Life cycle cost‐based optimization framework for seismic design and target safety quantification of dual steel buildings with buckling‐restrained braces

Abstract

AbstractThis study proposes an efficient risk‐targeted framework for integrated optimal seismic design and quantifying target safety of Special Moment‐Resisting Frames (SMRFs) with Buckling‐Restrained Braces (BRBs) in the typical dual steel buildings. This framework provides an automated design procedure formulated as a constrained single‐objective optimization problem to achieve the minimum Life Cycle Cost (LCC) within the Particle Swarm Optimization (PSO) algorithm and can be the basis of current seismic codes for target safety calibration. LCC includes initial construction cost and lifetime seismic losses such as repair cost, repair time, and casualties. FEMA P‐58 methodology is employed for the LCC analysis of the building under possible earthquakes during its lifetime, which is able to take into account potential uncertainties in the hazard‐response‐damage‐loss relationship. An appropriate cost model is developed to estimate the initial and repair cost of the studied BRBs. Minimum requirements of ASCE and AISC codes are considered as design constraints. Nonlinear response history analysis through the Endurance Time (ET) method is utilized to estimate the structural responses versus seismic intensity. Three 4‐, 8‐, and 12‐story steel buildings with dual seismic force‐resisting system consisting of SMRF and BRB (called steel SMRF‐BRB) are selected as the case study. Each building is optimally designed with two approaches: (1) LCC‐based design within the proposed framework and (2) code‐based design to minimize initial construction cost.

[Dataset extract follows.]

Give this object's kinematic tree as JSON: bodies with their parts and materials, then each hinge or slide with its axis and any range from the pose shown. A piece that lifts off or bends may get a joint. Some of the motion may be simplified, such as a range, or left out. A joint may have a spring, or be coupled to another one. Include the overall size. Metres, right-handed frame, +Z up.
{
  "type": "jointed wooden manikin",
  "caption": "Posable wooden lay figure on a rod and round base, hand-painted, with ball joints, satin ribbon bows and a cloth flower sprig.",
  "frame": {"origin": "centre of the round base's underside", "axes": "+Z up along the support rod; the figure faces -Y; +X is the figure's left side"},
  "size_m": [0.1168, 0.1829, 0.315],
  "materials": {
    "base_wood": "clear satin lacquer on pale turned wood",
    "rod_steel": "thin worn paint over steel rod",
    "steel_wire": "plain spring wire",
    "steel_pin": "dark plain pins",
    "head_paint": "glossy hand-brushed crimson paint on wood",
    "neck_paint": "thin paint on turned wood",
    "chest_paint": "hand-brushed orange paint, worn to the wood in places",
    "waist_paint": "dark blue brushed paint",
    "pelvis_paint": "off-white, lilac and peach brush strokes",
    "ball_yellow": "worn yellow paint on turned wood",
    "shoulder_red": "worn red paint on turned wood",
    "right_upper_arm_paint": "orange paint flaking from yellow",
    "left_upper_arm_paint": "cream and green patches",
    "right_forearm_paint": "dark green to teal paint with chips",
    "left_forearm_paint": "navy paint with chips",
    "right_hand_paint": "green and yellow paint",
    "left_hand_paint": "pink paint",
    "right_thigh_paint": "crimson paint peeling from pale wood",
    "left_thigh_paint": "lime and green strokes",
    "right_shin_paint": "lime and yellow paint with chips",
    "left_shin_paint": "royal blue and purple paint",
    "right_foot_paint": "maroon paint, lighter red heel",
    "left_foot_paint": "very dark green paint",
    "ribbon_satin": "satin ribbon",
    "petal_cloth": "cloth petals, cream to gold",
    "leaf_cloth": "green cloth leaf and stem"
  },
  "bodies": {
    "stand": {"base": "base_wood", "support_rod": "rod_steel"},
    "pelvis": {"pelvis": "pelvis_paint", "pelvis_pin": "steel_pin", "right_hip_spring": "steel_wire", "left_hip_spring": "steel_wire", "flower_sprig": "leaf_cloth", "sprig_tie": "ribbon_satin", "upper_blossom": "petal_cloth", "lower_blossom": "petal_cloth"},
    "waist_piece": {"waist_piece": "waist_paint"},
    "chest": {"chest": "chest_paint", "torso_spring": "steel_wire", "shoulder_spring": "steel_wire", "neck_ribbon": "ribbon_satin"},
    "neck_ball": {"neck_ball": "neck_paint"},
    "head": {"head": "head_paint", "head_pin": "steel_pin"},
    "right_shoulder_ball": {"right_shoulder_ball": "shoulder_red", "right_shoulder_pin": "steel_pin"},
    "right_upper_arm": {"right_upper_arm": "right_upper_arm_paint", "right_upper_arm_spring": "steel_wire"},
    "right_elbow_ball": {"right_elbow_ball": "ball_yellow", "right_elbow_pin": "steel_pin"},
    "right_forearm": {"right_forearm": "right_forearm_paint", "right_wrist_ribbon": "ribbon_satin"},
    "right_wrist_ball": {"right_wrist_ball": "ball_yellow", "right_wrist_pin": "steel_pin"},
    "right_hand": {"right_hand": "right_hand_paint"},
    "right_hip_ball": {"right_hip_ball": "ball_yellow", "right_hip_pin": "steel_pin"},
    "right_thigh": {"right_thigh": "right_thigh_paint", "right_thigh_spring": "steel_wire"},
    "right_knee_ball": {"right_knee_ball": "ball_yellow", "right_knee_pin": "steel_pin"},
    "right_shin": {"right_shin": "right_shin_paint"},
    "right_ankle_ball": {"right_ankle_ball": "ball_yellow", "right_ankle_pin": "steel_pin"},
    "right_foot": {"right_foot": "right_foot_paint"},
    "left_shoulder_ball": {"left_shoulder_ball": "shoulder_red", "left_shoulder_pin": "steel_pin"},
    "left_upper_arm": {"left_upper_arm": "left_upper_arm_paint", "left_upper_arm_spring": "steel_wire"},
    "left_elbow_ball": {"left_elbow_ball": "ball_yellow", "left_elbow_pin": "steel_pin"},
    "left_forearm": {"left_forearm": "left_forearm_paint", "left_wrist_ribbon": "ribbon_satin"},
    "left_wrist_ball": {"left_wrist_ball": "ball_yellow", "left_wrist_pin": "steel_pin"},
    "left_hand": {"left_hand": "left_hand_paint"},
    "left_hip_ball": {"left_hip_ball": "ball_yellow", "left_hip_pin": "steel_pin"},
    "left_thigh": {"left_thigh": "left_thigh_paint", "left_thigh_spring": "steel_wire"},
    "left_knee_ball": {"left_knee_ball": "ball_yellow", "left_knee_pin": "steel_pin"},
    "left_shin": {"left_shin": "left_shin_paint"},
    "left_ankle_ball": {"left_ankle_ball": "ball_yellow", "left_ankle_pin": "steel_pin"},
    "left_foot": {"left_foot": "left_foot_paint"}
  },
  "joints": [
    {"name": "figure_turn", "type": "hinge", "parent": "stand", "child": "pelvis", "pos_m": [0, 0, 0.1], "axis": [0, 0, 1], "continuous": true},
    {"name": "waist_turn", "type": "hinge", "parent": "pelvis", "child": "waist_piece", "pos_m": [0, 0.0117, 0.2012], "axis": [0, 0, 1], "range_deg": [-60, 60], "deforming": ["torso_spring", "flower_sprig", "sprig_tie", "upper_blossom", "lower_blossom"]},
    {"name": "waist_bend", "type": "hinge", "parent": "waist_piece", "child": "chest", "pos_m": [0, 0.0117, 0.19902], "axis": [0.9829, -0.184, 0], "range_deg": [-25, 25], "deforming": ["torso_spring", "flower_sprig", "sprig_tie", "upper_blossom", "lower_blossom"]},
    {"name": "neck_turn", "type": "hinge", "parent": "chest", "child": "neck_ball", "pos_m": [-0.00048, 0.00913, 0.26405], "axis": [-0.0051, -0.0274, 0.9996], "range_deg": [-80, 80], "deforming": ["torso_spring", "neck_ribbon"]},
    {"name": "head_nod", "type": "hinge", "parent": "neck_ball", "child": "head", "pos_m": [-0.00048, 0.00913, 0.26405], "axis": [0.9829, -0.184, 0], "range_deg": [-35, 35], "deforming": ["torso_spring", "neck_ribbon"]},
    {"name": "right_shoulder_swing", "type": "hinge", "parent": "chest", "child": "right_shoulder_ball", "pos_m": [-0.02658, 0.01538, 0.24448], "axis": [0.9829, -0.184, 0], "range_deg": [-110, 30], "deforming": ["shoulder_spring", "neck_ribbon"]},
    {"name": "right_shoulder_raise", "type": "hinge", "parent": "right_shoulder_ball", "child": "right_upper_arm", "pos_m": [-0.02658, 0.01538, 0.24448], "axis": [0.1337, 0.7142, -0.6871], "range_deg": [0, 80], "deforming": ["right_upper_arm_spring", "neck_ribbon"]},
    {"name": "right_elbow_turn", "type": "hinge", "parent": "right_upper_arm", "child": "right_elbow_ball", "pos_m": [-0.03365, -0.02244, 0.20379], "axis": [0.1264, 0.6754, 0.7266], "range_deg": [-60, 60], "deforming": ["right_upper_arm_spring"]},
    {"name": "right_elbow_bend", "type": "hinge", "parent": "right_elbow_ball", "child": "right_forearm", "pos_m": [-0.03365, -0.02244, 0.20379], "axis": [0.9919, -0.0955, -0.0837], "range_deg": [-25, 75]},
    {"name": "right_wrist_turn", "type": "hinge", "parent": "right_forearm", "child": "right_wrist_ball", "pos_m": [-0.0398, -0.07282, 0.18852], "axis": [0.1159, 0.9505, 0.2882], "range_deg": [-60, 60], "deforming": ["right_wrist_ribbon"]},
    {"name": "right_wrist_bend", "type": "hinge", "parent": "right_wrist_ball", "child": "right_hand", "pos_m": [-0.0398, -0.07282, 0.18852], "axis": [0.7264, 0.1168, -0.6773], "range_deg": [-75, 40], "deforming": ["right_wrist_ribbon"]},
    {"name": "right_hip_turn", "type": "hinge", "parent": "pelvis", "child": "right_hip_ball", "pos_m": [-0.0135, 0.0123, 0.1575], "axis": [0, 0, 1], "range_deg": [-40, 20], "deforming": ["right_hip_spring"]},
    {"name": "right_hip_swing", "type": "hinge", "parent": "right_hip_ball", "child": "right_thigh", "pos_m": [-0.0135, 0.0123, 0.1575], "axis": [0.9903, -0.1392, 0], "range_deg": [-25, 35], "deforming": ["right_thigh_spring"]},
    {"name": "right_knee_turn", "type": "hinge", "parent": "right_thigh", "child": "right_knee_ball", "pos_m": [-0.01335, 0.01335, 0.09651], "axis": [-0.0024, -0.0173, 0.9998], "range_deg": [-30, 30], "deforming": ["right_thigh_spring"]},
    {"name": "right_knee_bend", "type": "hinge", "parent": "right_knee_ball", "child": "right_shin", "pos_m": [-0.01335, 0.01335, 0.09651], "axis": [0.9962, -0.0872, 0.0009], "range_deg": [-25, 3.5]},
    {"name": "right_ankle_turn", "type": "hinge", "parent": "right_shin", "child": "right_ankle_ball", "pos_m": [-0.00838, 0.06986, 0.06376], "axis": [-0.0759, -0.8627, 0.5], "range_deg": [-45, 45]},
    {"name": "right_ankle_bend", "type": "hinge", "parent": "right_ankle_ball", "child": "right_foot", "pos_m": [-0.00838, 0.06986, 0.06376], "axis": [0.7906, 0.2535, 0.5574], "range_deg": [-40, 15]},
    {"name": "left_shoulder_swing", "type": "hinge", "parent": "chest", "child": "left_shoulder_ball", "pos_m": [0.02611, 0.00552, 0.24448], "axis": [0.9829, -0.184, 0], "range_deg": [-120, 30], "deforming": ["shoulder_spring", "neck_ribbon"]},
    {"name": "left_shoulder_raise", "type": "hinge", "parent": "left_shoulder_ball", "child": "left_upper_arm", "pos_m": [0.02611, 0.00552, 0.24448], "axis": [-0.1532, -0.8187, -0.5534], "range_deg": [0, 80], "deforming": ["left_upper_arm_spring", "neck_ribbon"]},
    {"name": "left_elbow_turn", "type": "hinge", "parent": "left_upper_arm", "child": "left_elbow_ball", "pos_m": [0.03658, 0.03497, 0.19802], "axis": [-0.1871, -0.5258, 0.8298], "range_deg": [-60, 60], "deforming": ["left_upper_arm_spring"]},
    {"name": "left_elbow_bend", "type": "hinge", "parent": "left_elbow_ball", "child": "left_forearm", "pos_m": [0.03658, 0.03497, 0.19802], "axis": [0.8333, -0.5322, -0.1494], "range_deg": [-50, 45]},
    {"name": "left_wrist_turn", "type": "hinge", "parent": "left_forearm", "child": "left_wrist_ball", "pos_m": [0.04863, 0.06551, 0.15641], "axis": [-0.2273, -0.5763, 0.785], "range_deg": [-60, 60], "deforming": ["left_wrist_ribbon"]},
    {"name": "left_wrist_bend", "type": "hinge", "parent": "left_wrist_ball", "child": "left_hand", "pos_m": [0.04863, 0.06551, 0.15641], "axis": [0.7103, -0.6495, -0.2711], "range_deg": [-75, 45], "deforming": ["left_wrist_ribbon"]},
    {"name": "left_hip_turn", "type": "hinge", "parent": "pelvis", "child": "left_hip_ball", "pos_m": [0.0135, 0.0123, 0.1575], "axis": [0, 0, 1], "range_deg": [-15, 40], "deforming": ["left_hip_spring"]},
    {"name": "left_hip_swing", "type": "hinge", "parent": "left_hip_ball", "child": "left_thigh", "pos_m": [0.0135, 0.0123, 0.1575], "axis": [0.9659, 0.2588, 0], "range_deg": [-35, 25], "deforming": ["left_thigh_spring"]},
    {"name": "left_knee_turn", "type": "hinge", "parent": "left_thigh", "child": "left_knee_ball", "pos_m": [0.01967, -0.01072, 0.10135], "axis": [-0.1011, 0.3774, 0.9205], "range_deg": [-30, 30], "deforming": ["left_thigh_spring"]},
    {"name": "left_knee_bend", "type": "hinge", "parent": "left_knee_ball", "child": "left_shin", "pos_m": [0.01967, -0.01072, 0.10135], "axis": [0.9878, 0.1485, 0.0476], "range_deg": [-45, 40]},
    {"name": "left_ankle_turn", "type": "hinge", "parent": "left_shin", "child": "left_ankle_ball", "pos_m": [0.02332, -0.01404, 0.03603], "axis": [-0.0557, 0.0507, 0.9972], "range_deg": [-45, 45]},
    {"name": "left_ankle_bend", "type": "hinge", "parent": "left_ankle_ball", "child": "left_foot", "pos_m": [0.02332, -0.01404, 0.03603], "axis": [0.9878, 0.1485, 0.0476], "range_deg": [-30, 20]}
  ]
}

Comparison of optimized buildings with the two design approaches in terms of structural responses and seismic consequences demonstrates that fulfilling the minimum code requirements at a given seismic hazard level is not sufficient to minimize lifetime seismic losses of steel SMRF‐BRBs. This is because the optimal designs obtained from the code‐based approach are associated with damage concentration, irreparability, and high collapse probability, especially in seismic events more severe than the design level. The proposed LCC‐based approach provides useful information for improving the lifetime seismic performance of steel SMRF‐BRBs.